When Soviet football resumed after the Second World War a new power emerged to challenge Dinamo and the now rudderless Spartak; the army’s team CSKA Moscow who would be champions in 1946,’47,’48,’50 and ’51. Hugely popular because of their defeat of the Nazis, the Red Army were seen as untouchable, even for Beria, still he wouldn’t let that fact stand in his way. There began a systematic strategy of bribery, blackmail and threats to coerce CSKA’s best players into joining Dinamo, one player was promised leniency for his parents in the Gulag, even though Beria knew well that he’d had them shot months before. Despite these tactics, CSKA would continue to flourish, mainly because of their coach, the revolutionary and charismatic ex-Dinamo, Boris Arkadiev. Try as he might Beria could get no dirt on Arkadiev, but once again opportunity knocked, this time in the shape of the 1954 Olympic Games.
Many Soviets were surprised – despite the success of CSKA – at the nomination of Arkadiev as head coach of the Soviet football team to take part in the Helsinki games, but Beria (now deputy Prime Minister and Curator of the Organs of State Security) offered no resistance to the appointment. Some commentators suggest that Beria was simply too busy with other things to care, but perhaps he was simply providing Arkadiev with “enough rope”? The Soviets sent a strong 20 man squad (containing just 5 CSKA players, it’s worth noting) to Helsinki and , even though they went out at the first round to eventual runners up Yugoslavia, were by no means disgraced. Indeed they drew 5-5 in the first game, the Yugoslavs taking the replay 3-1 – before going on to be beaten in the final by the Mighty Magyars – but it wasn’t the first round exit that was the problem, it was the fact that they’d been knocked out by Stalin’s arch enemy Tito’s Yugoslavia. The result caused such embarrassment to the regime, that the result was not published until after Stalin’s death. The main repercussion against Arkadiev and CSKA was that overnight they simply ceased to exist. They were expunged from the history books and never mentioned again in the press, their players dispersed among other clubs with Dinamo, naturally given the pick. It is worth looking up the League tables for this period to see CSKA champions in 1951, not mentioned in ’52 or ’53, and then suddenly turning up again to finish 6th in 1954!
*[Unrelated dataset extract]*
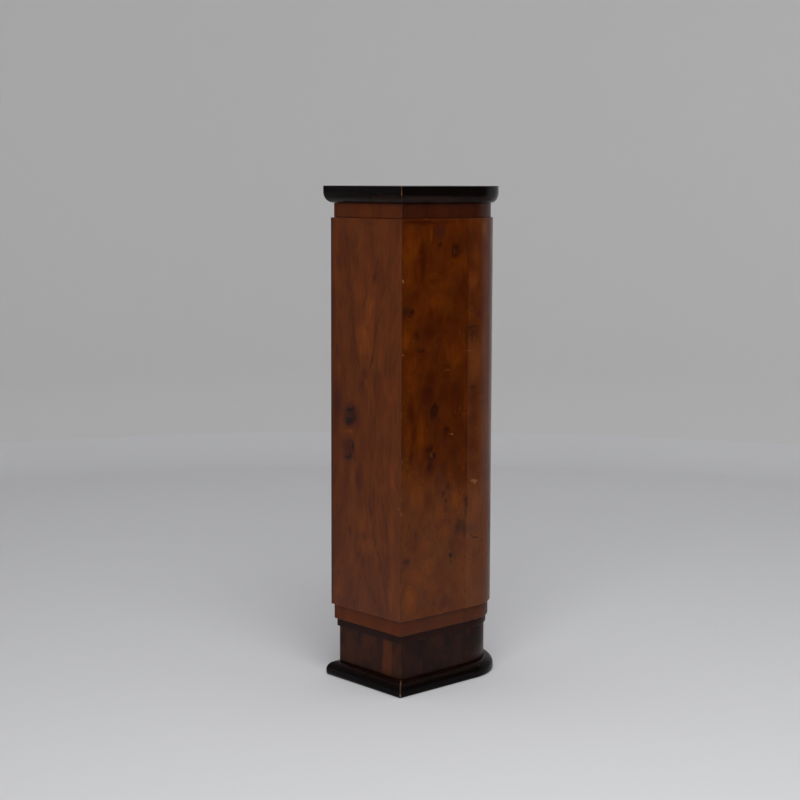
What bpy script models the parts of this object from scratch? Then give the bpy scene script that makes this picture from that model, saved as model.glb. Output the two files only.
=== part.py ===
"""A veneered display pedestal with a flat back, straight sides and a half-round front.

Run it with: blender --background --python part.py
Units are metres. +Z is up, the half-round front faces -Y and the flat back faces +Y.
The origin is on the floor, at the centre of the plan's bounding box.

The pedestal is a stack of tiers. Every tier has the shaft's plan, drawn outside or inside the
shaft's faces by its own overhang: two square corners at the back, and a half circle over the
whole width at the front. The case is closed all round, so each tier is a solid.
"""

import math
from functools import partial

import bmesh
import bpy

# Plan of the shaft
SHAFT_WIDTH = 0.233
SHAFT_DEPTH = 0.340

# Heights of the tiers, from the floor up
BASE_HEIGHT = 0.032
PLINTH_HEIGHT = 0.081
FILLET_HEIGHT = 0.0175
LOWER_BAND_HEIGHT = 0.033
SHAFT_HEIGHT = 0.8675
NECK_BAND_HEIGHT = 0.032
CAP_HEIGHT = 0.037

# How far each tier stands out from the shaft's faces (+) or back from them (-)
BASE_OVERHANG = 0.0085
PLINTH_OVERHANG = -0.0135
FILLET_OVERHANG = -0.0095
LOWER_BAND_OVERHANG = -0.0050
NECK_BAND_OVERHANG = -0.0050
CAP_OVERHANG = 0.0120

# The cap's edge: an upright fascia above a quarter round, with a narrow soffit left at the neck band
CAP_ROUND_DROP = 0.024
CAP_SOFFIT = 0.002

# The base's edge: a wide quarter round on top, starting at a narrow ledge, and a small one at the floor
BASE_UPPER_ROUND_RISE = 0.020
BASE_LEDGE = 0.002
BASE_LOWER_ROUND_REACH = 0.004
BASE_LOWER_ROUND_RISE = 0.008

# Arrises are eased by this much, and touching pieces keep this much air between them
EASED_ARRIS = 0.0010
JOINT_GAP = 0.0003

# Facets
FRONT_STEPS = 48
ROUND_STEPS = 6
ARRIS_STEPS = 2
SHARP_ANGLE = math.radians(30)


def clear_scene():
    for thing in list(bpy.data.objects):
        bpy.data.objects.remove(thing, do_unlink=True)


def plan_points(overhang):
    """The outline of a tier: a back corner, the half circle round the front, the other back corner."""
    half_width = SHAFT_WIDTH / 2 + overhang
    back = SHAFT_DEPTH / 2 + overhang
    circle_centre = SHAFT_WIDTH / 2 - SHAFT_DEPTH / 2
    points = [(half_width, back)]
    for step in range(FRONT_STEPS + 1):
        angle = math.pi * step / FRONT_STEPS
        points.append((half_width * math.cos(angle), circle_centre - half_width * math.sin(angle)))
    points.append((-half_width, back))
    return points


def quarter_round(reach, rise):
    """Steps outwards and upwards along a quarter ellipse that starts level and ends upright."""
    for step in range(1, ROUND_STEPS + 1):
        angle = math.pi / 2 * step / ROUND_STEPS
        yield reach * math.sin(angle), rise * (1 - math.cos(angle))


def straight_profile(overhang, height):
    """Upright faces from the bottom to the top."""
    return [(overhang, 0.0), (overhang, height)]


def cap_profile(height):
    """From the soffit, round the lower edge and up the fascia."""
    inner = NECK_BAND_OVERHANG + CAP_SOFFIT
    profile = [(inner, 0.0)]
    for out, up in quarter_round(CAP_OVERHANG - inner, CAP_ROUND_DROP):
        profile.append((inner + out, up))
    profile.append((CAP_OVERHANG, height))
    return profile


def base_profile(height):
    """From the floor, round the lower edge, up the face and over the wide round to the ledge."""
    foot = BASE_OVERHANG - BASE_LOWER_ROUND_REACH
    lower = [(foot, 0.0)]
    for out, up in quarter_round(BASE_LOWER_ROUND_REACH, BASE_LOWER_ROUND_RISE):
        lower.append((foot + out, up))
    inner = PLINTH_OVERHANG + BASE_LEDGE
    upper = [(inner, height)]
    for out, down in quarter_round(BASE_OVERHANG - inner, BASE_UPPER_ROUND_RISE):
        upper.append((inner + out, height - down))
    return lower + upper[::-1]


def tier_mesh(name, profile):
    """A closed mesh with the plan's outline, following the profile's (overhang, height) points upwards."""
    bm = bmesh.new()
    loops = []
    for overhang, height in profile:
        loops.append([bm.verts.new((x, y, height)) for x, y in plan_points(overhang)])
    for loop in loops:
        for here, there in zip(loop, loop[1:] + loop[:1]):
            bm.edges.new((here, there))
    bmesh.ops.bridge_loops(bm, edges=bm.edges)
    bm.faces.new(loops[0])
    bm.faces.new(loops[-1])
    bmesh.ops.recalc_face_normals(bm, faces=bm.faces)
    mesh = bpy.data.meshes.new(name)
    bm.to_mesh(mesh)
    bm.free()
    return mesh


def finish(name, colour, roughness):
    """A plain surface material of one colour."""
    material = bpy.data.materials.new(name)
    material.use_nodes = True
    shader = material.node_tree.nodes["Principled BSDF"]
    shader.inputs["Base Color"].default_value = (*colour, 1.0)
    shader.inputs["Roughness"].default_value = roughness
    shader.inputs["Metallic"].default_value = 0.0
    return material


def add_tier(name, parent, z, profile, material):
    """One tier standing at height z, with its arrises eased."""
    mesh = tier_mesh(name, profile)
    mesh.materials.append(material)
    mesh.shade_smooth()
    mesh.set_sharp_from_angle(angle=SHARP_ANGLE)
    tier = bpy.data.objects.new(name, mesh)
    bpy.context.scene.collection.objects.link(tier)
    tier.parent = parent
    tier.location = (0.0, 0.0, z)
    ease = tier.modifiers.new("eased_arrises", "BEVEL")
    ease.width = EASED_ARRIS
    ease.segments = ARRIS_STEPS
    ease.limit_method = "ANGLE"
    ease.angle_limit = SHARP_ANGLE
    return tier


def build():
    clear_scene()
    pedestal = bpy.data.objects.new("pedestal", None)
    bpy.context.scene.collection.objects.link(pedestal)

    black_base = finish("black_base", (0.012, 0.009, 0.009), 0.35)
    dark_walnut = finish("dark_walnut", (0.060, 0.024, 0.014), 0.40)
    dark_fillet = finish("dark_fillet", (0.022, 0.009, 0.010), 0.40)
    band_walnut = finish("band_walnut", (0.190, 0.065, 0.026), 0.40)
    shaft_walnut = finish("shaft_walnut", (0.210, 0.070, 0.022), 0.30)
    neck_walnut = finish("neck_walnut", (0.150, 0.050, 0.020), 0.40)
    black_cap = finish("black_cap", (0.010, 0.008, 0.009), 0.30)

    stack = (
        ("base_moulding", BASE_HEIGHT, base_profile, black_base),
        ("plinth", PLINTH_HEIGHT, partial(straight_profile, PLINTH_OVERHANG), dark_walnut),
        ("fillet", FILLET_HEIGHT, partial(straight_profile, FILLET_OVERHANG), dark_fillet),
        ("lower_band", LOWER_BAND_HEIGHT, partial(straight_profile, LOWER_BAND_OVERHANG), band_walnut),
        ("shaft", SHAFT_HEIGHT, partial(straight_profile, 0.0), shaft_walnut),
        ("neck_band", NECK_BAND_HEIGHT, partial(straight_profile, NECK_BAND_OVERHANG), neck_walnut),
        ("cap", CAP_HEIGHT, cap_profile, black_cap),
    )
    z = 0.0
    for name, height, profile_of, material in stack:
        is_top = name == stack[-1][0]
        solid_height = height if is_top else height - JOINT_GAP
        add_tier(name, pedestal, z, profile_of(solid_height), material)
        z += height


build()
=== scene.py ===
"""The looks of a veneered display pedestal: seven tiers, their finishes, a pale studio and a camera.

Lengths are metres. The pedestal stands on the floor with its half-round front towards -Y and its
flat back towards +Y. Each tier takes its place and outer size from the CAD node that it stands for.
"""

import logging
import math
from dataclasses import dataclass, field
from enum import Enum
from typing import Any, Iterable, Sequence, Union

import bmesh
import bpy
from mathutils import Matrix, Vector


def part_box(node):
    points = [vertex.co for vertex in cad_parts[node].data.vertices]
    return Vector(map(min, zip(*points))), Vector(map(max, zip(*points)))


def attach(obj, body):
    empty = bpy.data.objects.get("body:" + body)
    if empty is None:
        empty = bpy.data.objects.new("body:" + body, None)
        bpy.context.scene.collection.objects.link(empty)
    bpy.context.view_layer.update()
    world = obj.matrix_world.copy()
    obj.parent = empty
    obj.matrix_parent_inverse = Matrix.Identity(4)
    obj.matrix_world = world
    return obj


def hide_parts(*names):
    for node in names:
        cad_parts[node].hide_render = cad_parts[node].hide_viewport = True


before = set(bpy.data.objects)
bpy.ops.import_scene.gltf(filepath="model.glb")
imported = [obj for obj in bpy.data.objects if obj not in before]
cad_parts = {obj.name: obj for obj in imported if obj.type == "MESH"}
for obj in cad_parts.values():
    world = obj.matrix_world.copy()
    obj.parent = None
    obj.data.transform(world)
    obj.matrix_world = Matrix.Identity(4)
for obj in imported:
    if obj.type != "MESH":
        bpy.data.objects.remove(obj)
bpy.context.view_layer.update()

log = logging.getLogger("pedestal")

Triple = tuple[float, float, float]
Colour = Triple
Profile = list[tuple[float, float]]
MarkRow = tuple[int, int, int, int, int, int]
TintMix = tuple[Colour, Colour]

PICTURE_PIXELS = 800
SENSOR_WIDTH = 36.0
SEAT_NAME = "root"
TENTHS_PER_METRE = 10_000
PERCENT = 100
SWAY_GAIN = 4.0
SOFT_RIM = 1.25
PORE_DEPTH = 0.00004
SAME_PLACE = 1e-6
UPWARD = Vector((0.0, 0.0, 1.0))


class Tint(Enum):
    """The colours that a veneer's marks lean towards."""

    FLAME = "flame"
    AMBER = "amber"
    WINE = "wine"
    PLUM = "plum"
    MOSS = "moss"
    DARK = "dark"
    KNOT = "knot"
    CORE = "core"
    RING = "ring"
    LOOP = "loop"
    LINE = "line"
    PALE = "pale"
    CHIP = "chip"


class Part(Enum):
    """Which of a tier's material slots a face takes."""

    BACK = 0
    SIDE = 1
    LEVEL = 2


# Each mark is a soft ellipse: its middle along and up the face and its half width and half height in
# tenths of a millimetre, its lean in degrees and its strength in percent.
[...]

While a lot of commentators of this period query whether Beria had even the time to worry about a seemingly trivial matter like football, it’s important to note that Beria was a workaholic who slept only a couple of hours every day. There was nothing that went on in the Soviet Union that he didn’t take an active interest in. His secretary, General Sarkisov, would note that Beria read the sports pages of every newspaper first, while having his morning tea. The feud with Spartak was really a feud with the Starostins – particularly Nikolai. There is little doubt that Beria was insanely jealous of the debonair playboy with his artist friends, and his popularity among Muscovites. The problem with CSKA was again motivated by jealousy; all the Marshalls of the Red Army had been decorated – with the Order of Victory – after the war. Beria’s significant contribution to the Soviet victory was ignored and this enraged him, he would seize any opportunity to discredit the army. By this time Stalin had come to loathe his trusted Lieutenant, instructing Sariskov to “Bring me everything the asshole writes down.” Every Soviet citizen, top to bottom, was living on borrowed time. Beria’s time was running out.
On the evening of March 1st 1953 Stalin suffered a major stroke. Ironically, it was Stalin’s absolute power that was to kill him. Beria and the rest of the inner circle were afraid to involve a doctor – Stalin’s personal physician was being tortured in the Lubyanka at the time – in case Stalin recovered and had them all shot; his last order had been “I don’t want to be disturbed!” When Stalin eventually died, on the 5th of March, Beria sprang into action. Immediately positioning his ally, Malenkov, as new head of state, he declared a general amnesty for all persons in exile or in the Gulags and began to publicly condemn Stalin, privately boasting that he had personally poisoned the dictator. The new regime would face its first major crisis in June 1953, when a strike by construction workers in East Berlin quickly escalated into a mass uprising. Unsure of how to act at first, the regime soon reverted to type, and sent in the tanks to crush the revolt. Beria’s last entry in his diary on June 17th was the chilling sentence “Our stupidity, their provocations, and one has to shoot as a result. I am sorry for people, but we’ll have to shoot.” Over 600 people were killed and 5,000 arrests were made. Khrushchev used the resulting chaos to seize power and denounce Beria. The most powerful man in Russia was accused of treason and sentenced to death.
The guards pushed and kicked the sobbing Beria down the cold, harshly lit corridor. “Your beloved Dinamo were cheated out of the title”, they taunted, “Spartak are champions again”. The cell had no furniture, no windows; the concrete floor sloped away from the walls at all sides, leading to a small drain in the middle. General Batitsky stuffed a rag in Beria’s mouth, to stop his bawling, and kicked him to his knees. He shot him once through the forehead. “It’s done”, he said. “Take this garbage out to the woods and burn him”.